Priest of the Church of Ireland (1400–1465)

Philip Norris (c. 1400–1465), was born in Dundalk , and graduated from University College, Oxford, of which he was briefly Principal. He was Dean of St Patrick's Cathedral, Dublin from 1457 until 1465, having previously been Prebendary of Yagoe within the cathedral. He began his clerical career as vicar of St Nicholas, Dundalk, where he was largely an absentee pastor.

He was a famously eloquent preacher ("a resounding trumpet of sacred eloquence"), and a fine scholar. However he was also a notably controversial figure, due to his repeated attacks on the Orders of mendicant friars, which began when he was at Oxford. In particular, he denied the friars' right to exercise priestly authority or to hear confession. This was a long-standing controversy, on which other Irish clerics like Archbishop Fitzralph also had strong views.

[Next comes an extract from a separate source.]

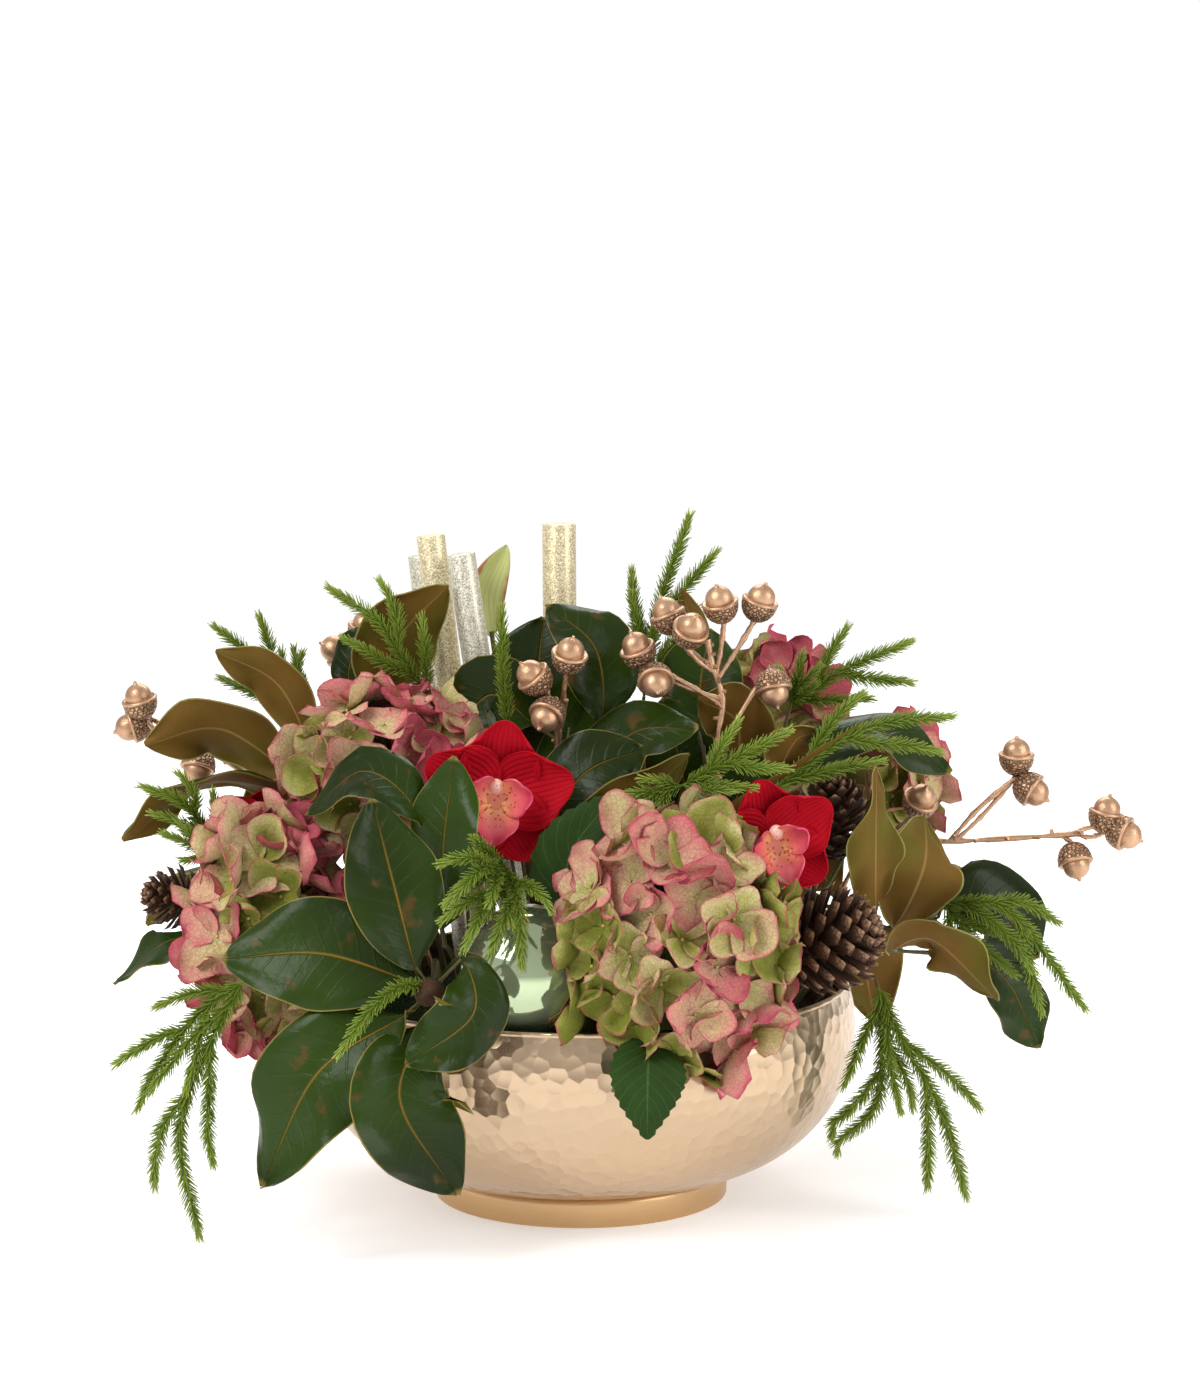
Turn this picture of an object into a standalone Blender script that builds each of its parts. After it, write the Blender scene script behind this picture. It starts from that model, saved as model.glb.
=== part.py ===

His attacks became so vehement that at the request of the mendicant Orders, who accused him of heresy, Pope Eugene IV in 1440 excommunicated Norris. Norris fought vigorously to clear his name, and in 1443 he succeeded in having the sentence of excommunication reversed. The Orders were enjoined not to worry Norris in future, and if they had concerns about his orthodoxy, to engage in debate with him. His position was no doubt strengthened by the fact that the Archbishop of Armagh, Richard Fitzralph, held similar views which if possible he expressed even more vehemently.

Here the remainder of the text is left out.